<<<<

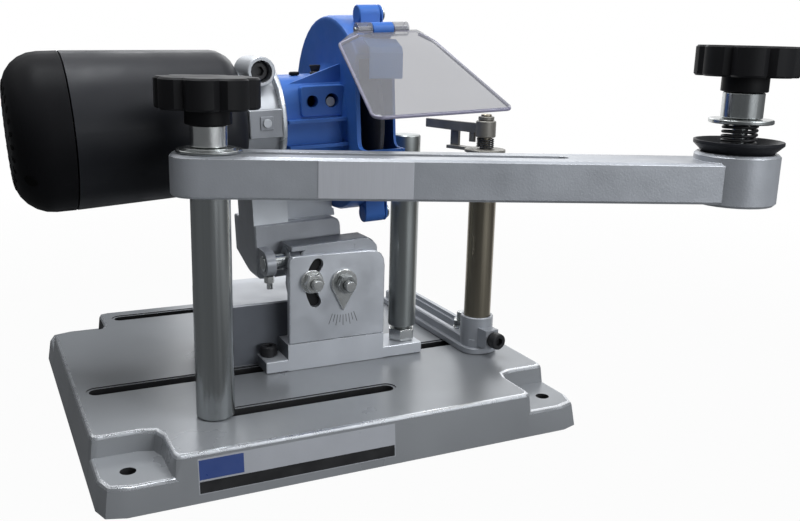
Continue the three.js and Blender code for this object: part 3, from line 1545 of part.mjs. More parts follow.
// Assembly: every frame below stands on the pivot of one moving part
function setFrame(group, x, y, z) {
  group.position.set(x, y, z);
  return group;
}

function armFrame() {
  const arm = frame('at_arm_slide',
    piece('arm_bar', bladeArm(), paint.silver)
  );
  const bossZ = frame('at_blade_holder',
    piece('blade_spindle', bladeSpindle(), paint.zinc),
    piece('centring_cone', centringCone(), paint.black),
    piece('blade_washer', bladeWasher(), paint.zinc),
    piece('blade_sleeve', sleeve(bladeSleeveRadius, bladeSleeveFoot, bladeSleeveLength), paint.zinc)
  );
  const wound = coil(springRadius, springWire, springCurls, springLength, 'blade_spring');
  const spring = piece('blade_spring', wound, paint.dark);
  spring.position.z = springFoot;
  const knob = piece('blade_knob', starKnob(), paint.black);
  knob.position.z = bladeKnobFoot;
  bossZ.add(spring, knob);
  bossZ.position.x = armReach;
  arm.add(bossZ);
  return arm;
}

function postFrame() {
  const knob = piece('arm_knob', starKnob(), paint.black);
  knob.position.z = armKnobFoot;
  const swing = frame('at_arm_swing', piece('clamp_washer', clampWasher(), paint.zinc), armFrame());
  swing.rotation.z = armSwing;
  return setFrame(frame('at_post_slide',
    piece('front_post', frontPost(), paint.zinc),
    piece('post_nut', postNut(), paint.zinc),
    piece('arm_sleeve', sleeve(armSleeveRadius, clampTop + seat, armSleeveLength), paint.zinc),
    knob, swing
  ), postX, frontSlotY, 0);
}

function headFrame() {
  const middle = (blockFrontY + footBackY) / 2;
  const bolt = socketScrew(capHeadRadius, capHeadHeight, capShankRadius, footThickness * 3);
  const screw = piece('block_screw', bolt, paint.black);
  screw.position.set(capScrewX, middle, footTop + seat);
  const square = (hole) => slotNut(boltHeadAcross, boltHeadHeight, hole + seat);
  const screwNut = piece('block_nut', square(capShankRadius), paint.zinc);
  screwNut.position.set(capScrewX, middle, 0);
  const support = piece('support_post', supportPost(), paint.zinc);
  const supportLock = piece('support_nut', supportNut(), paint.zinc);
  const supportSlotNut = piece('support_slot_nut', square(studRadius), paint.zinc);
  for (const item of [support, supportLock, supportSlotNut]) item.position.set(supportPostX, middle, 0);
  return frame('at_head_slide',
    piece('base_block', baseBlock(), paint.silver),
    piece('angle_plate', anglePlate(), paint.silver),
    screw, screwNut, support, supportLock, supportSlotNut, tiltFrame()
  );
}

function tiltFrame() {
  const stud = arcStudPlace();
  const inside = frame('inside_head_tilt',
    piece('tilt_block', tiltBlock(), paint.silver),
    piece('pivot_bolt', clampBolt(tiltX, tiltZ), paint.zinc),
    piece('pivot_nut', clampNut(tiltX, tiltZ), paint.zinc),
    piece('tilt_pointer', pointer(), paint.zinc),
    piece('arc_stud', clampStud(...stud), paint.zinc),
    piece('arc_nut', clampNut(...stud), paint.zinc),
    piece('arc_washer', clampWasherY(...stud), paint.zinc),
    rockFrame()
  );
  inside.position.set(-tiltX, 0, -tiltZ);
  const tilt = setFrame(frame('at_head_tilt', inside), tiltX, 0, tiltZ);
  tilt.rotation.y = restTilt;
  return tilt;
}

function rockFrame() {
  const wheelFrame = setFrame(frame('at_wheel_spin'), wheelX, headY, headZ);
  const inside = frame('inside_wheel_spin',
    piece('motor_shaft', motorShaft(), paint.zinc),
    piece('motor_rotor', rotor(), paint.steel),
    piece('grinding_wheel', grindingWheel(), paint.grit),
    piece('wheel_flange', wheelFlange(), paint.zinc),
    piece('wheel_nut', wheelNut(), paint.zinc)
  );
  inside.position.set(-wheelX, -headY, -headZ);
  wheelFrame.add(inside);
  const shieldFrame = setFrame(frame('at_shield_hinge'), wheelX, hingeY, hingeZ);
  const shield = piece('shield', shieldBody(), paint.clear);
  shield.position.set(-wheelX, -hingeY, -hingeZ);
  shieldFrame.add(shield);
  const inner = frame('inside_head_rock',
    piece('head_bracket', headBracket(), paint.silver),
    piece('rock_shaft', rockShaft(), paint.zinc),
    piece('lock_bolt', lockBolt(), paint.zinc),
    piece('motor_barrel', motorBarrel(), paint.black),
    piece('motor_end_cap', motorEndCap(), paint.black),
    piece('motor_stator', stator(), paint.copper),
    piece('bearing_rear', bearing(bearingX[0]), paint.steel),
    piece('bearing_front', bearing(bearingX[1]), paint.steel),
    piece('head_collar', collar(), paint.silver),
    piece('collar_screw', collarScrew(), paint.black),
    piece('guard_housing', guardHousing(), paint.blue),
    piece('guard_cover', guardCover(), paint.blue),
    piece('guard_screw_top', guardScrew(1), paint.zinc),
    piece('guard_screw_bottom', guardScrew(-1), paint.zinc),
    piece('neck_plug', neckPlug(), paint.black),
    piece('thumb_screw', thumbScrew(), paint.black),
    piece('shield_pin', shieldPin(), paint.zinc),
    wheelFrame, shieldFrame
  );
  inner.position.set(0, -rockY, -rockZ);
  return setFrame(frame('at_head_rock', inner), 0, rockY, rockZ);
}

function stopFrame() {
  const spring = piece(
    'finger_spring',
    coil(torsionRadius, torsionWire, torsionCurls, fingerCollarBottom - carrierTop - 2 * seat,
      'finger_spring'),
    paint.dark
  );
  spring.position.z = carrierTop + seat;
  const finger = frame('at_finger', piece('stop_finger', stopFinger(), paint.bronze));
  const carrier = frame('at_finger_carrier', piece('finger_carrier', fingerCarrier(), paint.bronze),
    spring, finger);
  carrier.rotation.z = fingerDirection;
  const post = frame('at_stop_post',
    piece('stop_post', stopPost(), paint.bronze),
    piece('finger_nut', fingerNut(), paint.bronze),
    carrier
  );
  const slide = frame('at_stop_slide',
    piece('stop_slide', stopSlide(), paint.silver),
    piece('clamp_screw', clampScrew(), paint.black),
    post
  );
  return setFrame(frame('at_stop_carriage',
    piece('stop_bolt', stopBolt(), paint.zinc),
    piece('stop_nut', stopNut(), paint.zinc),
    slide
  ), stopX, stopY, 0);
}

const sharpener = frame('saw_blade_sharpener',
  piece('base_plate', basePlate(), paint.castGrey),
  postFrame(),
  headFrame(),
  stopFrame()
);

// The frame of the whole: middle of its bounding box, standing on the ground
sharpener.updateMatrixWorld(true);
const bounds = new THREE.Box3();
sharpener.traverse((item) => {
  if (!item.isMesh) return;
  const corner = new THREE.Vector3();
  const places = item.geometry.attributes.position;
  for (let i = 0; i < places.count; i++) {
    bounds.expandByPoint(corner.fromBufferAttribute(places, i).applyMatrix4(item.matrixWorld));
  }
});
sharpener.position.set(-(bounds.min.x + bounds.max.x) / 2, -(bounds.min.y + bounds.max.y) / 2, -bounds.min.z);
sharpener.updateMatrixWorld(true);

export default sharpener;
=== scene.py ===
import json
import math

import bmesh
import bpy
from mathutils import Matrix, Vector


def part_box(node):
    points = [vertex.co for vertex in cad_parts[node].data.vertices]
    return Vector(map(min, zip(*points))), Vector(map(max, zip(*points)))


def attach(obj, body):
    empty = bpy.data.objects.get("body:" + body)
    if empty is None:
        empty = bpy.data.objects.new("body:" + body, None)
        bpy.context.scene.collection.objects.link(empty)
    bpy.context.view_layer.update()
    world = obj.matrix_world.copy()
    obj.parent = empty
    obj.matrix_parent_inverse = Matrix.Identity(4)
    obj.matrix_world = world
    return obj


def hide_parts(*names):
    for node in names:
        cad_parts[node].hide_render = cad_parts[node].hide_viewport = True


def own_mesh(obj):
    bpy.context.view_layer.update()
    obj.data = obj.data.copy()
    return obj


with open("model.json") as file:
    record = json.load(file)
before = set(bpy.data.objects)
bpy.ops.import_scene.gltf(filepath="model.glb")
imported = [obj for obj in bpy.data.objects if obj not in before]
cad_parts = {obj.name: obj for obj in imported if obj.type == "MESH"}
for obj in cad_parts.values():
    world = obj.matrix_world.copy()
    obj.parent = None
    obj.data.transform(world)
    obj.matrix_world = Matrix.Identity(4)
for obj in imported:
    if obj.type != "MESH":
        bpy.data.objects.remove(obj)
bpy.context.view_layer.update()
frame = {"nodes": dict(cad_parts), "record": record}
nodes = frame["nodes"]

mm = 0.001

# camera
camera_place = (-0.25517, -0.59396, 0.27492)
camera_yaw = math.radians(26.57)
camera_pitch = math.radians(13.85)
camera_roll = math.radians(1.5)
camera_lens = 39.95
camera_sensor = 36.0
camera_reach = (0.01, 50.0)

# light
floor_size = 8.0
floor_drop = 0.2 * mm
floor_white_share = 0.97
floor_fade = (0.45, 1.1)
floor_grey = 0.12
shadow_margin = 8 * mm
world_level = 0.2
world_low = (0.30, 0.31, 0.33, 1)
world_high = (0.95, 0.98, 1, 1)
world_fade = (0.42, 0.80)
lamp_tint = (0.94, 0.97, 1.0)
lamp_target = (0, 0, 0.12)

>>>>

THE PROBLEM: Transcribe each line of the data above, unaltered, from the one where "on the ground" appears to the one where "obj.matrix_world = Matrix.Identity(4)" appears, inclusive of both.

EXPECTED ANSWER:
// The frame of the whole: middle of its bounding box, standing on the ground
sharpener.updateMatrixWorld(true);
const bounds = new THREE.Box3();
sharpener.traverse((item) => {
  if (!item.isMesh) return;
  const corner = new THREE.Vector3();
  const places = item.geometry.attributes.position;
  for (let i = 0; i < places.count; i++) {
    bounds.expandByPoint(corner.fromBufferAttribute(places, i).applyMatrix4(item.matrixWorld));
  }
});
sharpener.position.set(-(bounds.min.x + bounds.max.x) / 2, -(bounds.min.y + bounds.max.y) / 2, -bounds.min.z);
sharpener.updateMatrixWorld(true);

export default sharpener;
=== scene.py ===
import json
import math

import bmesh
import bpy
from mathutils import Matrix, Vector


def part_box(node):
    points = [vertex.co for vertex in cad_parts[node].data.vertices]
    return Vector(map(min, zip(*points))), Vector(map(max, zip(*points)))


def attach(obj, body):
    empty = bpy.data.objects.get("body:" + body)
    if empty is None:
        empty = bpy.data.objects.new("body:" + body, None)
        bpy.context.scene.collection.objects.link(empty)
    bpy.context.view_layer.update()
    world = obj.matrix_world.copy()
    obj.parent = empty
    obj.matrix_parent_inverse = Matrix.Identity(4)
    obj.matrix_world = world
    return obj


def hide_parts(*names):
    for node in names:
        cad_parts[node].hide_render = cad_parts[node].hide_viewport = True


def own_mesh(obj):
    bpy.context.view_layer.update()
    obj.data = obj.data.copy()
    return obj


with open("model.json") as file:
    record = json.load(file)
before = set(bpy.data.objects)
bpy.ops.import_scene.gltf(filepath="model.glb")
imported = [obj for obj in bpy.data.objects if obj not in before]
cad_parts = {obj.name: obj for obj in imported if obj.type == "MESH"}
for obj in cad_parts.values():
    world = obj.matrix_world.copy()
    obj.parent = None
    obj.data.transform(world)
    obj.matrix_world = Matrix.Identity(4)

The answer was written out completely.